> **Stated goal**:
Below is a listing; restate from it, character for character, the lines beginning at the line holding "const box = new" and ending at the line holding "cad_parts[obj.name] = obj", both included.

> **Dataset section**:

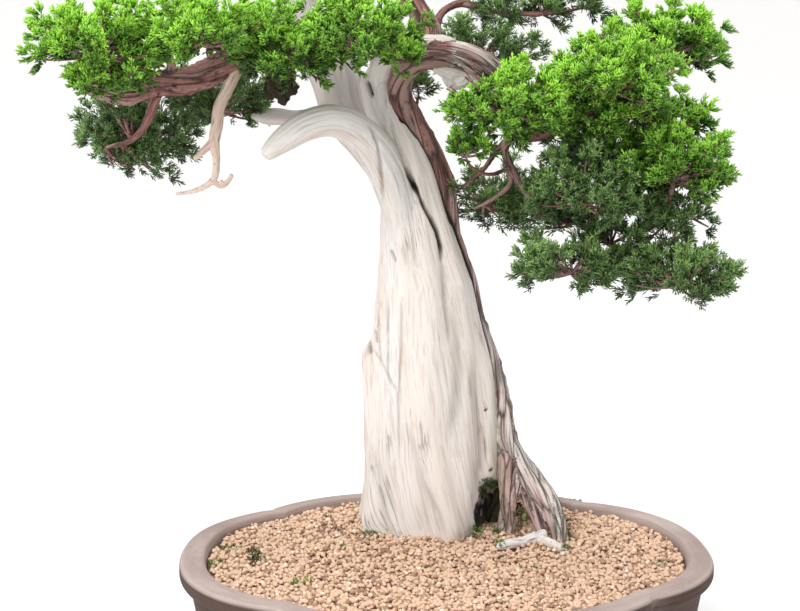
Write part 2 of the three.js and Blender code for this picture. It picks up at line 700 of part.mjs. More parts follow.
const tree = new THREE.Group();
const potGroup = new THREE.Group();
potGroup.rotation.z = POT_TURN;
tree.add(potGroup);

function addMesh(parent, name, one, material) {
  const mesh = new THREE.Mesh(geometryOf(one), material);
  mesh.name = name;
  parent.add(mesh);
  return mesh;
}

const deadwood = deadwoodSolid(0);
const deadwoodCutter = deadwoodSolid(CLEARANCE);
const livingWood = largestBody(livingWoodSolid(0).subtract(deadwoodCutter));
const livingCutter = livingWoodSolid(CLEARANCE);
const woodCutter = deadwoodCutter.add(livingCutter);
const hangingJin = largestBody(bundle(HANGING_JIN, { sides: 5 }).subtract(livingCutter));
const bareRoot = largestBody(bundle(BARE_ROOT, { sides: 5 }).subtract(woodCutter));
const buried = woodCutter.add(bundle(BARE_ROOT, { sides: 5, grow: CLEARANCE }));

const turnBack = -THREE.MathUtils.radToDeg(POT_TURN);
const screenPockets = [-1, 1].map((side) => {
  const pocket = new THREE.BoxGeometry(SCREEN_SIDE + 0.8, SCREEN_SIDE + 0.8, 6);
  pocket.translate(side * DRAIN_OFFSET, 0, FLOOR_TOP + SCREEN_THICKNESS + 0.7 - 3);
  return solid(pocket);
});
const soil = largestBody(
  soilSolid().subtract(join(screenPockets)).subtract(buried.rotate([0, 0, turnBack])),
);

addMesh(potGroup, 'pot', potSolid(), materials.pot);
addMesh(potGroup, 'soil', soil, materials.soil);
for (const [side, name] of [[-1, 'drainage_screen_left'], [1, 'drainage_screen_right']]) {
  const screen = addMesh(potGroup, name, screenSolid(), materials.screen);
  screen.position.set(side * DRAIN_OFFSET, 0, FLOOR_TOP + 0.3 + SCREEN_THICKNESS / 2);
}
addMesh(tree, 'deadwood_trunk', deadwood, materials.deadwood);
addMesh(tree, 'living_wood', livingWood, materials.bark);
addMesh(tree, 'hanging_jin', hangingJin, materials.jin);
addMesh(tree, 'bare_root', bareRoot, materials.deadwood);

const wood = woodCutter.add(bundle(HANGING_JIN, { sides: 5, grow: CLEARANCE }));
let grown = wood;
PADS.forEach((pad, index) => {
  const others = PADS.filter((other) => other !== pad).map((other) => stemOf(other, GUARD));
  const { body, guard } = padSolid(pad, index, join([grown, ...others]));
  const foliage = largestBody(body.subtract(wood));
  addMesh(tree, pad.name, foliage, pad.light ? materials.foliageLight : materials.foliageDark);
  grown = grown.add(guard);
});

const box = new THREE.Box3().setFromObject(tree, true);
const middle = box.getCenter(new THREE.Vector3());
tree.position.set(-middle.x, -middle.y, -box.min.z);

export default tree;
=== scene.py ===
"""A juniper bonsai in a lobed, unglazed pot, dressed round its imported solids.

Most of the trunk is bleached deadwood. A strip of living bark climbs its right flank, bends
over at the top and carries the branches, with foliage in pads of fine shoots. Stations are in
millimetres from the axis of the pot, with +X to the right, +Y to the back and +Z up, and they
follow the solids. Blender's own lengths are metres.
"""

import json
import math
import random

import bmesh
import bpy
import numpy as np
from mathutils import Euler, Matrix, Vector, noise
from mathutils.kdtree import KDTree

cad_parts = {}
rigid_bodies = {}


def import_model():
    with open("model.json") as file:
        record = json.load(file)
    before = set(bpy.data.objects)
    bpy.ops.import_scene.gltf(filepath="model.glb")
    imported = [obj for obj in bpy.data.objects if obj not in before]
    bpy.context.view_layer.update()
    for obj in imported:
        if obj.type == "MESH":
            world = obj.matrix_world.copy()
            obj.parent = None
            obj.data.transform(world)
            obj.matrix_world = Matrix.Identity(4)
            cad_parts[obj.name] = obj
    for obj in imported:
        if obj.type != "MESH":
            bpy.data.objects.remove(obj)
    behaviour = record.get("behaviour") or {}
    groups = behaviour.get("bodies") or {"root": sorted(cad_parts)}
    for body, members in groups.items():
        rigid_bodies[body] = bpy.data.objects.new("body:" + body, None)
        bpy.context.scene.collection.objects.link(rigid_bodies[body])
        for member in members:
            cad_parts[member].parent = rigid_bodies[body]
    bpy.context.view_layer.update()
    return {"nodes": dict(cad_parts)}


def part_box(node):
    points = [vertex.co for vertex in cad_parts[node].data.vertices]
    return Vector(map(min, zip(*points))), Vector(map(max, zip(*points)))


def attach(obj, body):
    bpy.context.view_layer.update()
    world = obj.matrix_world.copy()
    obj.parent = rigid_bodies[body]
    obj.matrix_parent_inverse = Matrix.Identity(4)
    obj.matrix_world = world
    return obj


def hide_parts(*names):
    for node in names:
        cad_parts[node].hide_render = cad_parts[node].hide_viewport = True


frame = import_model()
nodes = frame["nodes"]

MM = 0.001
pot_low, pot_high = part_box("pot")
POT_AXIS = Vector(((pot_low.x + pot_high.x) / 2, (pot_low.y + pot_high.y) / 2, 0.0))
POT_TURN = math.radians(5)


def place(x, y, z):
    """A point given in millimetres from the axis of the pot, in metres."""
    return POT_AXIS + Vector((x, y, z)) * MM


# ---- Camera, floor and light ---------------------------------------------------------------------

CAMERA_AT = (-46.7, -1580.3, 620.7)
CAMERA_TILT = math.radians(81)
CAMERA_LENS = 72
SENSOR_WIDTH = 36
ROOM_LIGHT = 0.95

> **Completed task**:
const box = new THREE.Box3().setFromObject(tree, true);
const middle = box.getCenter(new THREE.Vector3());
tree.position.set(-middle.x, -middle.y, -box.min.z);

export default tree;
=== scene.py ===
"""A juniper bonsai in a lobed, unglazed pot, dressed round its imported solids.

Most of the trunk is bleached deadwood. A strip of living bark climbs its right flank, bends
over at the top and carries the branches, with foliage in pads of fine shoots. Stations are in
millimetres from the axis of the pot, with +X to the right, +Y to the back and +Z up, and they
follow the solids. Blender's own lengths are metres.
"""

import json
import math
import random

import bmesh
import bpy
import numpy as np
from mathutils import Euler, Matrix, Vector, noise
from mathutils.kdtree import KDTree

cad_parts = {}
rigid_bodies = {}


def import_model():
    with open("model.json") as file:
        record = json.load(file)
    before = set(bpy.data.objects)
    bpy.ops.import_scene.gltf(filepath="model.glb")
    imported = [obj for obj in bpy.data.objects if obj not in before]
    bpy.context.view_layer.update()
    for obj in imported:
        if obj.type == "MESH":
            world = obj.matrix_world.copy()
            obj.parent = None
            obj.data.transform(world)
            obj.matrix_world = Matrix.Identity(4)
            cad_parts[obj.name] = obj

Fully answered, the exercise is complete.